## [Work required]
Repeat the whole of the data, keeping every detail the same.

## [Provided material]
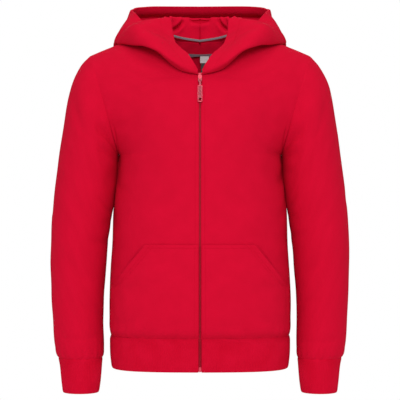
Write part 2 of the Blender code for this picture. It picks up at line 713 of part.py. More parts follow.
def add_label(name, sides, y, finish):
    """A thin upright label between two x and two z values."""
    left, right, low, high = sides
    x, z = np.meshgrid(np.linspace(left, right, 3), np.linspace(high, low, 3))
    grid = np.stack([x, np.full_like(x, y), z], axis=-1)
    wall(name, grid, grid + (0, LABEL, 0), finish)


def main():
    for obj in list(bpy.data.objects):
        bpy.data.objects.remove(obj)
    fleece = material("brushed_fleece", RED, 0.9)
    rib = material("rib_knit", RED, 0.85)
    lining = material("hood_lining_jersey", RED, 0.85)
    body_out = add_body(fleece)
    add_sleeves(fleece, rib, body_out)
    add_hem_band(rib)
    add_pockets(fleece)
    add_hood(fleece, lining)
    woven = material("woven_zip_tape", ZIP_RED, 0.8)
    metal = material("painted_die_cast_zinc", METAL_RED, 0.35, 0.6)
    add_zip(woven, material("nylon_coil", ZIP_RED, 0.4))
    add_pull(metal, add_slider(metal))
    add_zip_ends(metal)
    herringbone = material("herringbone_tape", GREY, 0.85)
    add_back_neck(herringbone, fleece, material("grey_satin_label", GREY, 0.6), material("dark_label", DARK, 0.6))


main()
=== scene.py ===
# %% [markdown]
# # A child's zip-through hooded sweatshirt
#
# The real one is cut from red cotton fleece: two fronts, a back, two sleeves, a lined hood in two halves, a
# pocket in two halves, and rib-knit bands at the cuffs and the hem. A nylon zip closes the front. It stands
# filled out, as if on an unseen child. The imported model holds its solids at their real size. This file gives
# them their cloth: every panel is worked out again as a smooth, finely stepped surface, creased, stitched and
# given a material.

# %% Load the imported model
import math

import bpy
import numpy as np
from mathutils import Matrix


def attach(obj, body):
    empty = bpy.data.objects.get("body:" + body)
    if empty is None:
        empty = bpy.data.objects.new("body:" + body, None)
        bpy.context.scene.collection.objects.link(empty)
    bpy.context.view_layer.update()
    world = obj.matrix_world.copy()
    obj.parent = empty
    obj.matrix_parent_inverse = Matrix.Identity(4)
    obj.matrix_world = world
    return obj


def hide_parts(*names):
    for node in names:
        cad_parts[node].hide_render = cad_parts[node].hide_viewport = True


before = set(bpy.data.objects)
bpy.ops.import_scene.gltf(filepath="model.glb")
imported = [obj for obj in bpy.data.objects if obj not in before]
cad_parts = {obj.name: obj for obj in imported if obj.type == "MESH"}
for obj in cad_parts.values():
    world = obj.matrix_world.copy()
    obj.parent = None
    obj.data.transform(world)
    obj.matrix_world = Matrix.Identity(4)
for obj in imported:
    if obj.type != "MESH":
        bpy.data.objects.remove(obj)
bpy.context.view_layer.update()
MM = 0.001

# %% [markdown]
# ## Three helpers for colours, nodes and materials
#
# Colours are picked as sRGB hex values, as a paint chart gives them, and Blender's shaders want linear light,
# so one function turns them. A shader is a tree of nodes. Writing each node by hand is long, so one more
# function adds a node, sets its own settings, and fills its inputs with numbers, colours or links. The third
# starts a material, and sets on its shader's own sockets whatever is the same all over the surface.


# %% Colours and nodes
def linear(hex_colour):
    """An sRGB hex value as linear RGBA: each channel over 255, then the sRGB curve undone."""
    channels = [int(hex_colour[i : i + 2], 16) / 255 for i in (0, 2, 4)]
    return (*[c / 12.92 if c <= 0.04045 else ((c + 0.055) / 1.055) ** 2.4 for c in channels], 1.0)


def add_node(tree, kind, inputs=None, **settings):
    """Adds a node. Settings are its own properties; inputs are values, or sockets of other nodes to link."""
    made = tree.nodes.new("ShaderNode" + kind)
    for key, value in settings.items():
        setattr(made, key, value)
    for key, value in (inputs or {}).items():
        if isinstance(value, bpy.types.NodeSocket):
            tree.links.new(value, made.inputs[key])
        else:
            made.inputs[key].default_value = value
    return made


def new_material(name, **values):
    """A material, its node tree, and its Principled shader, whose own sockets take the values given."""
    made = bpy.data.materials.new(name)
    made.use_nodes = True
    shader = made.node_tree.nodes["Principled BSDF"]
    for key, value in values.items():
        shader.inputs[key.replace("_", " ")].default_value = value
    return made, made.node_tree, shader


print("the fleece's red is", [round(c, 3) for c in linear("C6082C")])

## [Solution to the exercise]
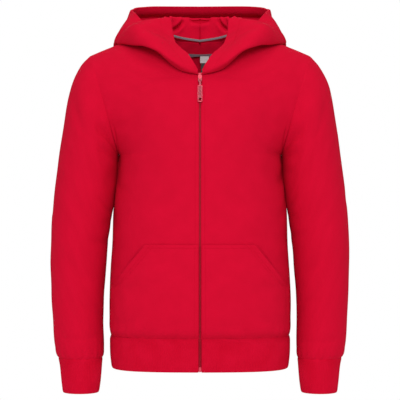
Write part 2 of the Blender code for this picture. It picks up at line 713 of part.py. More parts follow.
def add_label(name, sides, y, finish):
    """A thin upright label between two x and two z values."""
    left, right, low, high = sides
    x, z = np.meshgrid(np.linspace(left, right, 3), np.linspace(high, low, 3))
    grid = np.stack([x, np.full_like(x, y), z], axis=-1)
    wall(name, grid, grid + (0, LABEL, 0), finish)


def main():
    for obj in list(bpy.data.objects):
        bpy.data.objects.remove(obj)
    fleece = material("brushed_fleece", RED, 0.9)
    rib = material("rib_knit", RED, 0.85)
    lining = material("hood_lining_jersey", RED, 0.85)
    body_out = add_body(fleece)
    add_sleeves(fleece, rib, body_out)
    add_hem_band(rib)
    add_pockets(fleece)
    add_hood(fleece, lining)
    woven = material("woven_zip_tape", ZIP_RED, 0.8)
    metal = material("painted_die_cast_zinc", METAL_RED, 0.35, 0.6)
    add_zip(woven, material("nylon_coil", ZIP_RED, 0.4))
    add_pull(metal, add_slider(metal))
    add_zip_ends(metal)
    herringbone = material("herringbone_tape", GREY, 0.85)
    add_back_neck(herringbone, fleece, material("grey_satin_label", GREY, 0.6), material("dark_label", DARK, 0.6))


main()
=== scene.py ===
# %% [markdown]
# # A child's zip-through hooded sweatshirt
#
# The real one is cut from red cotton fleece: two fronts, a back, two sleeves, a lined hood in two halves, a
# pocket in two halves, and rib-knit bands at the cuffs and the hem. A nylon zip closes the front. It stands
# filled out, as if on an unseen child. The imported model holds its solids at their real size. This file gives
# them their cloth: every panel is worked out again as a smooth, finely stepped surface, creased, stitched and
# given a material.

# %% Load the imported model
import math

import bpy
import numpy as np
from mathutils import Matrix


def attach(obj, body):
    empty = bpy.data.objects.get("body:" + body)
    if empty is None:
        empty = bpy.data.objects.new("body:" + body, None)
        bpy.context.scene.collection.objects.link(empty)
    bpy.context.view_layer.update()
    world = obj.matrix_world.copy()
    obj.parent = empty
    obj.matrix_parent_inverse = Matrix.Identity(4)
    obj.matrix_world = world
    return obj


def hide_parts(*names):
    for node in names:
        cad_parts[node].hide_render = cad_parts[node].hide_viewport = True


before = set(bpy.data.objects)
bpy.ops.import_scene.gltf(filepath="model.glb")
imported = [obj for obj in bpy.data.objects if obj not in before]
cad_parts = {obj.name: obj for obj in imported if obj.type == "MESH"}
for obj in cad_parts.values():
    world = obj.matrix_world.copy()
    obj.parent = None
    obj.data.transform(world)
    obj.matrix_world = Matrix.Identity(4)
for obj in imported:
    if obj.type != "MESH":
        bpy.data.objects.remove(obj)
bpy.context.view_layer.update()
MM = 0.001

# %% [markdown]
# ## Three helpers for colours, nodes and materials
#
# Colours are picked as sRGB hex values, as a paint chart gives them, and Blender's shaders want linear light,
# so one function turns them. A shader is a tree of nodes. Writing each node by hand is long, so one more
# function adds a node, sets its own settings, and fills its inputs with numbers, colours or links. The third
# starts a material, and sets on its shader's own sockets whatever is the same all over the surface.


# %% Colours and nodes
def linear(hex_colour):
    """An sRGB hex value as linear RGBA: each channel over 255, then the sRGB curve undone."""
    channels = [int(hex_colour[i : i + 2], 16) / 255 for i in (0, 2, 4)]
    return (*[c / 12.92 if c <= 0.04045 else ((c + 0.055) / 1.055) ** 2.4 for c in channels], 1.0)


def add_node(tree, kind, inputs=None, **settings):
    """Adds a node. Settings are its own properties; inputs are values, or sockets of other nodes to link."""
    made = tree.nodes.new("ShaderNode" + kind)
    for key, value in settings.items():
        setattr(made, key, value)
    for key, value in (inputs or {}).items():
        if isinstance(value, bpy.types.NodeSocket):
            tree.links.new(value, made.inputs[key])
        else:
            made.inputs[key].default_value = value
    return made


def new_material(name, **values):
    """A material, its node tree, and its Principled shader, whose own sockets take the values given."""
    made = bpy.data.materials.new(name)
    made.use_nodes = True
    shader = made.node_tree.nodes["Principled BSDF"]
    for key, value in values.items():
        shader.inputs[key.replace("_", " ")].default_value = value
    return made, made.node_tree, shader


print("the fleece's red is", [round(c, 3) for c in linear("C6082C")])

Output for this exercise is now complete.